• [Instructions for the task]:
Go from the first line to the line with "from mathutils import Matrix, Vector" and return those lines verbatim, ends included.

• [Information supplied]:
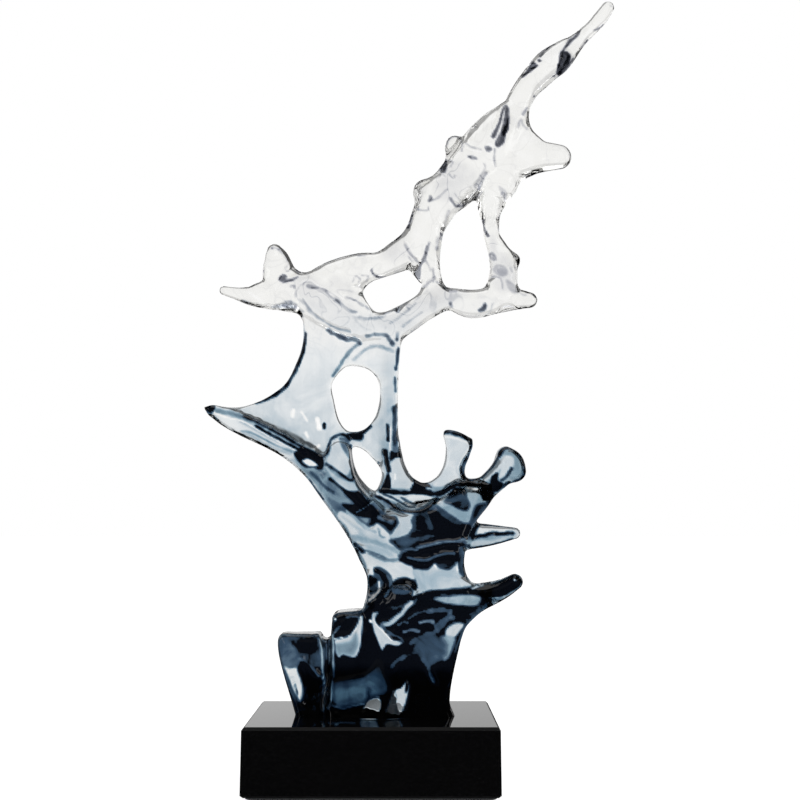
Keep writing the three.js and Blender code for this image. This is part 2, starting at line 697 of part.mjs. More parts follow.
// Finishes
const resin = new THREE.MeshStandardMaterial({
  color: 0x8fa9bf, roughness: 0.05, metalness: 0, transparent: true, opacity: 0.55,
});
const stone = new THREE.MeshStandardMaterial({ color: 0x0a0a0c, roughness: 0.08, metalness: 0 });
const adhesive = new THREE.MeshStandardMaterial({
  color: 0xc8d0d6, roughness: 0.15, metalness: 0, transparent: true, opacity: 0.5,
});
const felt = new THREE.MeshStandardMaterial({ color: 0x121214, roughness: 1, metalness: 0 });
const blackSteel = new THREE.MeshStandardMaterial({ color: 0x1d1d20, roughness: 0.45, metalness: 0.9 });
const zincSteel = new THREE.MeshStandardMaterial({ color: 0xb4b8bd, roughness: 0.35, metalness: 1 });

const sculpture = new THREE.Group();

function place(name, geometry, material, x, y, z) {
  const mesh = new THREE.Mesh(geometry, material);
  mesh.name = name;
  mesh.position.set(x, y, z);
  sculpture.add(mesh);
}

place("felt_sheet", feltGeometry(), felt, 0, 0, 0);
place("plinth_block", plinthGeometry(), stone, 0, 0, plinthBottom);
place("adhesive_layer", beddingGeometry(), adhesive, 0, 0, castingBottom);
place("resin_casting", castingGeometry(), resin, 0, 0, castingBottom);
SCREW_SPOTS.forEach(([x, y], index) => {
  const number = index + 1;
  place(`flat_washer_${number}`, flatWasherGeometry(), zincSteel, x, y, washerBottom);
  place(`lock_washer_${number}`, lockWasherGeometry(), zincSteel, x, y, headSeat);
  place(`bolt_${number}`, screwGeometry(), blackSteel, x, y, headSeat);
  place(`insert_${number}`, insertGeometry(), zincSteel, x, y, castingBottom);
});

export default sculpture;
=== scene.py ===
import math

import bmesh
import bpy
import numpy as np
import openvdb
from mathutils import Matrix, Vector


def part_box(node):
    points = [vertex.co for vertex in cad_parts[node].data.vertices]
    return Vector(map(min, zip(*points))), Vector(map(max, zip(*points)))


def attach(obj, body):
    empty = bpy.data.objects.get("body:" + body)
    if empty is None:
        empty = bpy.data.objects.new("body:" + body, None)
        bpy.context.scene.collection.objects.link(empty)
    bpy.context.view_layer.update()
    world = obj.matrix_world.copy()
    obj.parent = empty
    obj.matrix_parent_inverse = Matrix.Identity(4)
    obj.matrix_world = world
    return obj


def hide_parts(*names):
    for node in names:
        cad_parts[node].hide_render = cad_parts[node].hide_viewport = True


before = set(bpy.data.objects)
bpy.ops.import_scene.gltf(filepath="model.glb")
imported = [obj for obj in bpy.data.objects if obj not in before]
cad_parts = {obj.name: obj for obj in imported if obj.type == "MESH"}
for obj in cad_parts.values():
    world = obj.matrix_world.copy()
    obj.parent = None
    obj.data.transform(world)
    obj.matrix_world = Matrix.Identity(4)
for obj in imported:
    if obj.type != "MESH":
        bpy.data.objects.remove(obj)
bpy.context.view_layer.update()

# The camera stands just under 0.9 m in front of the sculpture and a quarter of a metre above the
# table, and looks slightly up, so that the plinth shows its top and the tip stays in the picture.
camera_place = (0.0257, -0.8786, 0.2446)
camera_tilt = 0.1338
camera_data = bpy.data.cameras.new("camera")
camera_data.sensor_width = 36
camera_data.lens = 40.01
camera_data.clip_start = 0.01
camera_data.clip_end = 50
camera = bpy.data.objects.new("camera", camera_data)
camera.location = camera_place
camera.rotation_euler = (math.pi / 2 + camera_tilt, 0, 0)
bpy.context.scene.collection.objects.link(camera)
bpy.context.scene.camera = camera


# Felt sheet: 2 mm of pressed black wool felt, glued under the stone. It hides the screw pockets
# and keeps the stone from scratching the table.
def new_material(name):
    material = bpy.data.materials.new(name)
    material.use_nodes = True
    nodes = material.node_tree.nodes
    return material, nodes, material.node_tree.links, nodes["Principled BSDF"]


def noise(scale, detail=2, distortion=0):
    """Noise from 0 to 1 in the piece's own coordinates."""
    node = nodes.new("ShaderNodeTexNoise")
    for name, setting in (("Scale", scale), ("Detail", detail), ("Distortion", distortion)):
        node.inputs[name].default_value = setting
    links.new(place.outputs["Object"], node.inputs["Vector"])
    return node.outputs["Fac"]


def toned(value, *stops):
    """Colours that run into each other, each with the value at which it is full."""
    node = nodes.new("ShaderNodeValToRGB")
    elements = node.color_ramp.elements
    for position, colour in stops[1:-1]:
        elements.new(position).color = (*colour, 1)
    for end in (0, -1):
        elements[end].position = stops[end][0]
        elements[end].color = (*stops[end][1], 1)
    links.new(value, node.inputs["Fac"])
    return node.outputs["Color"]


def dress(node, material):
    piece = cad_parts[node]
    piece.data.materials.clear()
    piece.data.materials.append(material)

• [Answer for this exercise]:
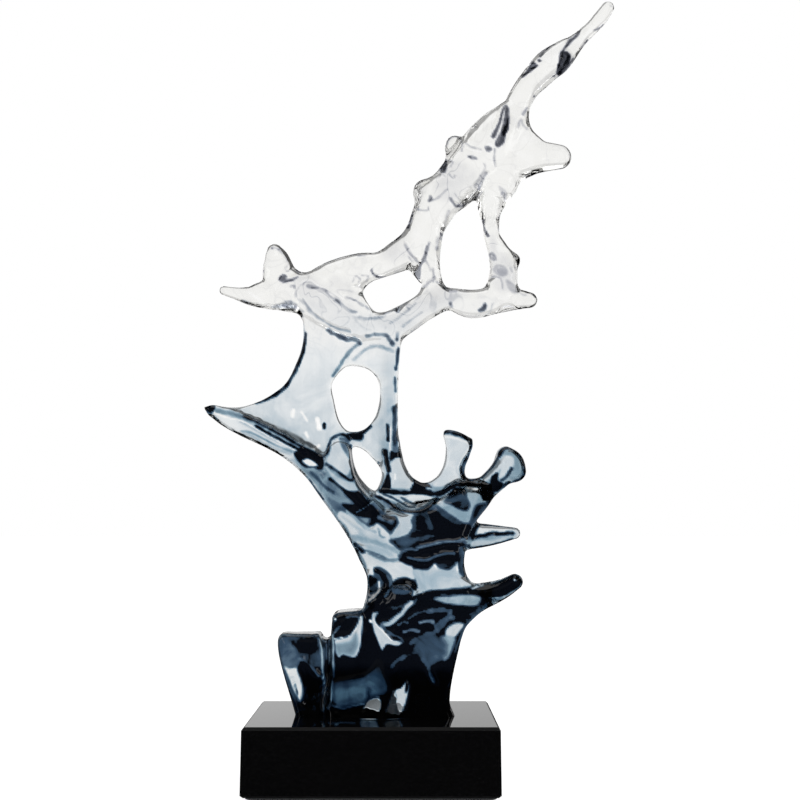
Keep writing the three.js and Blender code for this image. This is part 2, starting at line 697 of part.mjs. More parts follow.
// Finishes
const resin = new THREE.MeshStandardMaterial({
  color: 0x8fa9bf, roughness: 0.05, metalness: 0, transparent: true, opacity: 0.55,
});
const stone = new THREE.MeshStandardMaterial({ color: 0x0a0a0c, roughness: 0.08, metalness: 0 });
const adhesive = new THREE.MeshStandardMaterial({
  color: 0xc8d0d6, roughness: 0.15, metalness: 0, transparent: true, opacity: 0.5,
});
const felt = new THREE.MeshStandardMaterial({ color: 0x121214, roughness: 1, metalness: 0 });
const blackSteel = new THREE.MeshStandardMaterial({ color: 0x1d1d20, roughness: 0.45, metalness: 0.9 });
const zincSteel = new THREE.MeshStandardMaterial({ color: 0xb4b8bd, roughness: 0.35, metalness: 1 });

const sculpture = new THREE.Group();

function place(name, geometry, material, x, y, z) {
  const mesh = new THREE.Mesh(geometry, material);
  mesh.name = name;
  mesh.position.set(x, y, z);
  sculpture.add(mesh);
}

place("felt_sheet", feltGeometry(), felt, 0, 0, 0);
place("plinth_block", plinthGeometry(), stone, 0, 0, plinthBottom);
place("adhesive_layer", beddingGeometry(), adhesive, 0, 0, castingBottom);
place("resin_casting", castingGeometry(), resin, 0, 0, castingBottom);
SCREW_SPOTS.forEach(([x, y], index) => {
  const number = index + 1;
  place(`flat_washer_${number}`, flatWasherGeometry(), zincSteel, x, y, washerBottom);
  place(`lock_washer_${number}`, lockWasherGeometry(), zincSteel, x, y, headSeat);
  place(`bolt_${number}`, screwGeometry(), blackSteel, x, y, headSeat);
  place(`insert_${number}`, insertGeometry(), zincSteel, x, y, castingBottom);
});

export default sculpture;
=== scene.py ===
import math

import bmesh
import bpy
import numpy as np
import openvdb
from mathutils import Matrix, Vector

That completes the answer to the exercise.